Hello!
I'm a FLOSS search engine enthusiast (in complicity with several other
people).
It is been 10 years that I have been more or less researching the
subject. That is around the time the term 'filter bubble' [0] pop up on
the Internet, that it really started. This is also intellectual
curiosity, and a lot of technical ambition: what is the most complex
project or unsolved problem around?
I just updated my blog at:
https://hyper.dev/
Experimenting with notion.so as backend, but it is self-hosted at
Hetzner [1].
I made several attempts at building single node / machine or desktop
search engines. My primary goals are easy to run, easy to operate, easy
maintain. I used to do all my experience with CPython, but because of
the GIL, in general performance problem I tried Scheme Guile, and
nowadays Chez Scheme which according to my benchmark can be as fast as C
code trying to do the same thing.
Last year I built another prototype for my single server search engine
that I call babelia using GNU Guile on top wiredtiger. That is at this
time that I started benchmarking Chez Scheme, and Guile and discovered
that Chez Scheme was two to three times faster than Guile.
I also try to take part in standardization effort of the Scheme
programming language [2][3][4].
As you will soon figure, I am a great fan of Ordered Key-Value Stores,
and in particular FoundationDB for which I organize a meetup.
In September, I wrote a program that can scan through Common Crawl data
as fast as C called `ccse`. I think I lost the alpine and debian
binaries, but I can point you to the code if you find that interesting.
More recently, I experimented with an algorithm I devised myself to do
spell checking over a dictionary that is bigger than RAM. The only
problem is bigger-than-RAM dictionaries are difficult to find.
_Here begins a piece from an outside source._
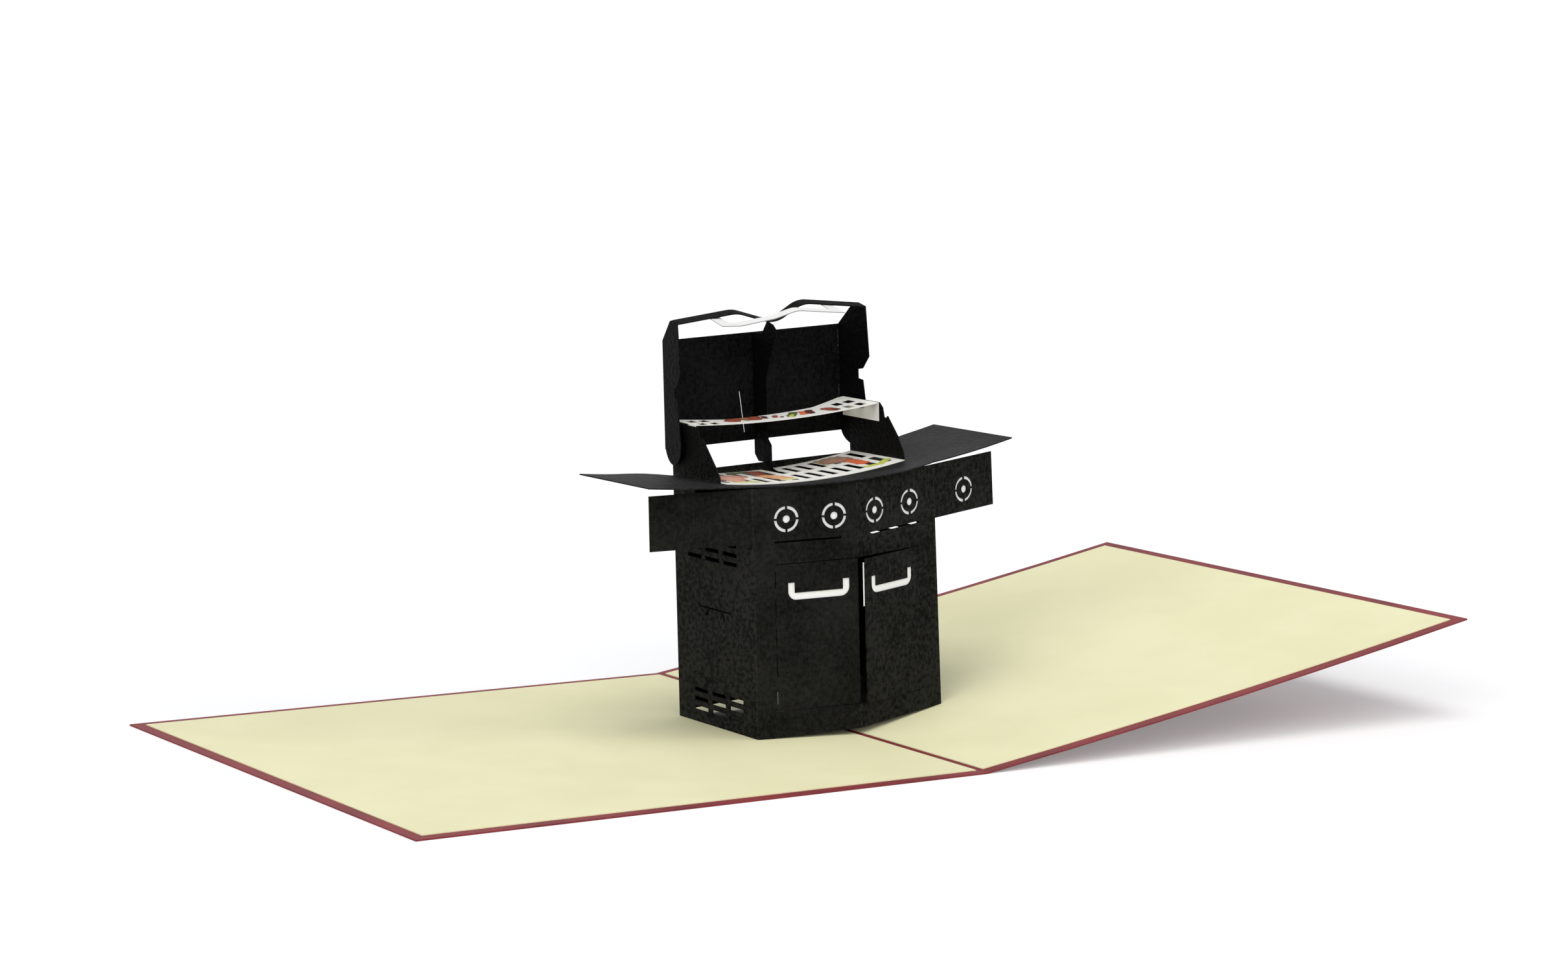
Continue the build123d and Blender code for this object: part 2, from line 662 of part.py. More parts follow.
def wave_band(points, rounding, thickness, slope, front):
    """Strip whose section follows rounded corners, drawn forwards and down from the rim's back."""
    over_points = [(x, z + thickness) for x, z in points]
    under = FilletPolyline(*points, radius=rounding)
    over = FilletPolyline(*over_points, radius=rounding)
    ends = Line(points[0], over_points[0]) + Line(points[-1], over_points[-1])
    start = Plane(origin=(0, RIM_BACK_Y, 0), x_dir=(1, 0, 0), z_dir=(0, -1, 0))
    length = (RIM_BACK_Y - front) * sqrt(1 + slope ** 2)
    return extrude(start * make_face(under + over + ends), amount=length, dir=(0, -1, -slope))


def cheek_face_x(y):
    """Outer face of the right lid cheek, at a place along the spine."""
    return LID_HALF + (LID_BACK_Y - y) * FLARE


def rim_band():
    """Narrow band that joins the tops of the two cheeks."""
    reach = cheek_face_x(RIM_FRONT_Y)
    peaks = [(x, RIM_HEIGHT + rise) for x, rise in (RIM_LEFT_PEAK, RIM_DIP, RIM_RIGHT_PEAK)]
    points = [(-reach, RIM_HEIGHT), *peaks, (reach, RIM_HEIGHT)]
    back_x = cheek_face_x(RIM_BACK_Y)
    plan = Polygon(
        (-back_x, RIM_BACK_Y),
        (-reach, RIM_FRONT_Y),
        (reach, RIM_FRONT_Y),
        (back_x, RIM_BACK_Y),
        align=None,
    )
    return wave_band(points, RIM_ROUND, CARD, RIM_SLOPE, RIM_FRONT_Y) & column(plan)


def lid():
    """Open lid: back panel, two flared cheeks and the rim band, one folded sheet."""
    plane = upright((0, LID_BACK_Y), 180)
    outline = rectangle(-LID_HALF, LID_HALF, LID_BACK_BOTTOM, LID_BACK_TOP)
    slit_place = Pos(CENTRE_SLIT_X, LID_BACK_BOTTOM + CENTRE_SLIT_RISE) * Rot(0, 0, -CENTRE_SLIT_TURN)
    outline -= slit_place * Rectangle(CENTRE_SLIT_WIDTH, CENTRE_SLIT)
    for side in (-1, 1):
        fold_x = side * (LID_HALF - CARD - FOLD_SLIT)
        outline -= Pos(fold_x, LID_BACK_TOP - UPPER_FOLD_SLIT_DROP) * Rectangle(FOLD_SLIT, UPPER_FOLD_SLIT)
        outline -= Pos(fold_x, LID_BACK_BOTTOM + LOWER_FOLD_SLIT_RISE) * Rectangle(FOLD_SLIT, LOWER_FOLD_SLIT)
    right = lid_cheek()
    return sheet(plane, outline, CARD) + right + mirrored(right) + rim_band()


def rim_underside(x, y):
    """Lowest height of the rim band near its dip, for what stands under it."""
    turn = (RIM_RIGHT_PEAK[1] - RIM_DIP[1]) / (RIM_RIGHT_PEAK[0] - RIM_DIP[0])
    return RIM_HEIGHT + RIM_DIP[1] + max(x - RIM_DIP[0], 0) * turn - (RIM_BACK_Y - y) * RIM_SLOPE


def lid_rib():
    """Rib on the centre fold, from the top of the back wall up to the dip of the rim band."""
    foot = CABINET_TOP + SEAT
    outline = Polygon(
        (RIB_FRONT_Y - RIB_FOOT_FRONT, foot),
        (LID_INNER_Y - RIB_FOOT_BACK, foot),
        (LID_INNER_Y, foot + RIB_FOOT_BACK),
        (LID_INNER_Y, LID_BACK_TOP),
        (LID_INNER_Y - RIB_HEAD_BACK, LID_BACK_TOP),
        (RIM_BACK_Y, rim_underside(0, RIM_BACK_Y) - SEAT),
        (RIM_FRONT_Y, rim_underside(0, RIM_FRONT_Y) - SEAT),
        (RIB_FRONT_Y - RIB_HEAD_FRONT, LID_BACK_TOP + RIB_HEAD_RISE),
        (RIB_FRONT_Y, LID_BACK_TOP - RIB_HEAD_HEIGHT),
        (RIB_FRONT_Y, foot + RIB_FOOT_HEIGHT + RIB_FOOT_FRONT),
        (RIB_FRONT_Y - RIB_FOOT_FRONT, foot + RIB_FOOT_HEIGHT),
        align=None,
    )
    middle = Plane(origin=(0, 0, 0), x_dir=(0, 1, 0), z_dir=(1, 0, 0))
    return extrude(middle * outline, amount=CARD / 2, both=True)


def handle_end(side):
    """End of the handle's left (-1) or right (1) leg, just under the straight end of the rim band."""
    peak_x, peak_rise = RIM_RIGHT_PEAK if side > 0 else RIM_LEFT_PEAK
    reach = side * cheek_face_x(RIM_FRONT_Y)
    end_x = side * HANDLE_HALF
    rise = peak_rise * (reach - end_x) / (reach - peak_x)
    return end_x, RIM_HEIGHT + rise - PAPER - SEAT - RIM_WIDTH * (RIM_SLOPE - HANDLE_SLOPE)


def lid_handle():
    """White strip in front of the rim band, held by a leg under the band at each end."""
    bends = [(x, RIM_HEIGHT + rise) for x, rise in (HANDLE_BEND, HANDLE_MIDDLE, HANDLE_PEAK)]
    points = [handle_end(-1), *bends, handle_end(1)]
    band = wave_band(points, HANDLE_ROUND, PAPER, HANDLE_SLOPE, HANDLE_FRONT_Y)
    gap_half = HANDLE_HALF - HANDLE_LEG
    gap = rectangle(-gap_half, gap_half, HANDLE_FRONT_Y + HANDLE_STRIP, RIM_BACK_Y)
    return band - column(gap)


def rack_end(side):
    """End of the warming rack inside both pairs of cheeks, on the left (-1) or right (1)."""
    cheek, spread = (RIGHT_CHEEK, RIGHT_SPREAD) if side > 0 else (LEFT_CHEEK, 0)
    cook_inside = wall_x(CABINET_TOP + cheek[-1][1], spread) - CARD / cos(radians(spread))
    lid_inside = cheek_face_x(RACK_BACK_Y) - CARD / cos(radians(LID_FLARE))
    return side * (min(cook_inside, lid_inside) - SIDE_CLEARANCE)


def rack_holes(side):
    """Two rows of two holes near one end; the left rows lie further back, as the front edge does."""
    holes = Sketch()
    skew = RACK_SKEW * RACK_ROW_SKEW if side < 0 else 0
    for column_index in range(2):
        hole_x = rack_end(side) - side * (RACK_HOLE_INSET + column_index * RACK_HOLE_PITCH)
        for row_index in range(2):
            hole_y = RACK_FRONT_Y + skew + RACK_ROW_START + row_index * RACK_ROW_PITCH
            holes += Pos(hole_x, hole_y) * Rectangle(RACK_HOLE_WIDTH, RACK_HOLE_LENGTH)
    return holes


def warming_rack():
    """Warming rack with a flap down each end and four holes near it."""
    base = CABINET_TOP + RACK_HEIGHT
    left, right = rack_end(-1), rack_end(1)
    rack = bent_sheet(left, right, RACK_FRONT_Y, RACK_BACK_Y, RACK_LOW_POINT, base, RACK_BEND, PAPER)
    middle_back = RIB_FRONT_Y - 2 * SEAT
    plan = Polygon(
        (left, RACK_FRONT_Y + RACK_SKEW),
        (right, RACK_FRONT_Y),
        (right, RACK_BACK_Y),
        (RACK_EAR_FAR, RACK_BACK_Y),
        (RACK_EAR_NEAR, middle_back),
        (-RACK_EAR_NEAR, middle_back),
        (-RACK_EAR_FAR, RACK_BACK_Y),
        (left, RACK_BACK_Y),
        align=None,
    )
    rack &= column(plan - rack_holes(-1) - rack_holes(1))
    for side, front in ((-1, RACK_FRONT_Y + RACK_SKEW), (1, RACK_FRONT_Y)):
        end_x = rack_end(side)
        top = bow(end_x, RACK_LOW_POINT, base, RACK_BEND) + PAPER
        edges = sorted((end_x, end_x - side * PAPER))
        rack += box_between(*edges, front, RACK_BACK_Y, top - RACK_FLAP, top)
    return rack


def cooking_grate():
    """Grate on the worktop's tongue: two rows of slots, the middle one open to a flared back notch."""
    half = INNER_HALF - SIDE_CLEARANCE
    back = GRATE_BACK_Y
    front = GRATE_FRONT_Y
    row_length = (GRATE_DEPTH - GRATE_FRONT_BORDER - GRATE_MIDDLE_BAR - GRATE_BACK_BORDER) / 2
    pitch = (2 * (half - GRATE_SIDE_BORDER) + GRATE_BAR) / GRATE_COLUMNS
    slot = pitch - GRATE_BAR
    back_row = back - GRATE_BACK_BORDER - row_length
    cuts = Polygon(
        (-slot / 2, back + SEAT),
        (slot / 2 + GRATE_NOTCH_FLARE, back + SEAT),
        (slot / 2, back - GRATE_NOTCH_DEPTH),
        (-slot / 2, back - GRATE_NOTCH_DEPTH),
        align=None,
    )
    rows = ((GRATE_FRONT_SLOTS, front + GRATE_FRONT_BORDER), (GRATE_BACK_SLOTS, back_row))
    for slots, row_front in rows:
        for index in slots:
            slot_x = pitch * (index - (GRATE_COLUMNS - 1) / 2)
            cuts += Pos(slot_x, row_front + row_length / 2) * Rectangle(slot, row_length)
    plan = rectangle(-half, half, front, back) - cuts
    return soft_sheet(plan, tongue_height, GRATE_SEAT, GRATE_STEPS, PAPER)


def knob_backing(last_knob, rise):
    """White paper behind a front half's knobs, from the first one to the last."""
    reach = KNOB_DIAMETER / 2 + BACKING_MARGIN
    first = KNOB_FIRST - reach
    middle = (first + last_knob + reach) / 2
    knob_z = CABINET_TOP - KNOB_DROP + middle * tan(radians(rise))
    strip = Rectangle(last_knob + reach - first, 2 * reach)
    return sheet(front_plane().offset(-CARD), Pos(middle, knob_z) * Rot(0, 0, rise) * strip, PAPER)


def door_backing(ajar, overlap):
    """White paper behind a door's handle, reaching to or past the door's free edge."""
    top = DOOR_TOP - DOOR_BACKING_DROP
    far = HANDLE_WIDTH / 2 + BACKING_MARGIN - DOOR_WIDTH / 2 - HANDLE_OFFSET
    outline = rectangle(-overlap - DOOR_WIDTH, far, top - DOOR_BACKING_HEIGHT, top)
    return sheet(door_plane(ajar).offset(-CARD), outline, PAPER)


def main():
    """Build every sheet in its place and write one file for each."""
    parts = {
        "card_cover": card_cover(),
        "liner_left": liner_left(),
        "liner_right": liner_right(),
        "cabinet": lean(cabinet()),
        "back_wall": lean(back_wall()),
        "worktop": lean(worktop()),
        "lid": lean(lid()),
        "lid_rib": lean(lid_rib()),
        "lid_handle": lean(lid_handle()),
        "warming_rack": lean(warming_rack()),
        "cooking_grate": lean(cooking_grate()),
        "knob_backing_left": lean(mirrored(knob_backing(KNOB_FIRST + KNOB_PITCH, LEFT_RISE))),
        "knob_backing_right": lean(knob_backing(PANEL_WIDTH + WING_KNOB, RIGHT_RISE)),
        "door_backing_left": lean(mirrored(door_backing(0, -BACKING_MARGIN))),
        "door_backing_right": lean(door_backing(DOOR_AJAR, DOOR_BACKING_SHOW)),
    }
    os.makedirs("parts", exist_ok=True)
    for name, shape in parts.items():
        export_step(shape, f"parts/{name}.step")


main()
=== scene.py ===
"""Looks of the pop-up greeting card: card and paper finishes, printed food, soft light and camera."""
from collections import namedtuple
from math import cos, pi, radians, sin

import bpy
from mathutils import Matrix, Vector


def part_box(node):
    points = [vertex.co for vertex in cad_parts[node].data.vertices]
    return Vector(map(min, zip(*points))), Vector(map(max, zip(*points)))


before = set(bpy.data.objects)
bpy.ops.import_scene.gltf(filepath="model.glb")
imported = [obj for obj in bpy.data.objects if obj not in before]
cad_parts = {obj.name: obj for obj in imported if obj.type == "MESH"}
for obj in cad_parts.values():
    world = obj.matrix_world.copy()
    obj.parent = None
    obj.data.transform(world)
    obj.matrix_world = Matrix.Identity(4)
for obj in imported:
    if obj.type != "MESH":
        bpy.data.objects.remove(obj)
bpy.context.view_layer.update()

MM = 0.001
WHITE = (1.0, 1.0, 1.0, 1.0)

# Camera of the photograph: place in metres, angles in degrees, lens and sensor in mm
CAMERA_PLACE = (-0.55475, -0.84659, 0.192)
CAMERA_AZIMUTH = -32.8015
CAMERA_TILT = -7.54698
CAMERA_ROLL = 0.79221
CAMERA_LENS = 94.97
SENSOR = 36.0

# Light. Each soft sun has the azimuth and elevation it comes from, its level and its softness in degrees;
# a level of 1 shows a facing surface in its own colour
SKY_LEVEL = 0.36
SKY_TINT = (0.9, 0.94, 1.05, 1.0)
SUN_TINT = (1.0, 0.985, 0.95)
SUNS = {
    "top": (230, 78, 0.35, 40),
    "front_left": (205, 24, 0.28, 34),
    "front_right": (-35, 22, 0.22, 34),
    "front": (245, 30, 0.28, 55),
}

# Floor: size in metres, colour, and the white added to it where it is seen
FLOOR_SIZE = 12.0
FLOOR_COLOUR = (0.82, 0.82, 0.82, 1.0)
FLOOR_LIFT = 0.22

# Finish of each card and paper: dark and light shade, roughness and gloss. A shade is written as the
# 0 to 255 values that it shows as
Finish = namedtuple("Finish", "dark light roughness gloss")
FINISHES = {
    "black_card": Finish((6, 6, 5), (36, 36, 34), 0.62, 0.035),
    "black_worktop_card": Finish((7, 7, 7), (38, 38, 39), 0.55, 0.06),
    # The lid's card is a darker copy of the black card: painted shade for the lid, whose inside its cheeks
    # keep from the light
    "black_lid_card": Finish((5, 5, 5), (25, 25, 25), 0.62, 0.03),
    "maroon_card": Finish((104, 30, 36), (132, 46, 50), 0.6, 0.3),
    "cream_paper": Finish((232, 228, 186), (237, 234, 192), 0.7, 0.3),
    "white_paper": Finish((238, 238, 235), (245, 245, 243), 0.55, 0.3),
    # The handle's dark shade is painted shade for its front edge and its cut sides
    "handle_paper": Finish((140, 139, 136), (228, 228, 226), 0.55, 0.3),
    "printed_paper": Finish((236, 235, 226), (243, 242, 236), 0.5, 0.3),
}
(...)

But you
can try it with:
curl "https://search.hyper.dev/??q=jdango+saerch"
Yeah, it is written with Python, single threaded and sqlite lsm
extension (there is around 200K package names in the database).
And, I am the first the introduce myself the peacesear.ch community :)
[0] https://en.wikipedia.org/wiki/Filter_bubble
[1] https://hyper.dev/22db4369d7254513bb9e668004a920da.html
[2] https://srfi.schemers.org/srfi-167/
[3] https://srfi.schemers.org/srfi-168/
[4] https://srfi.schemers.org/srfi-180/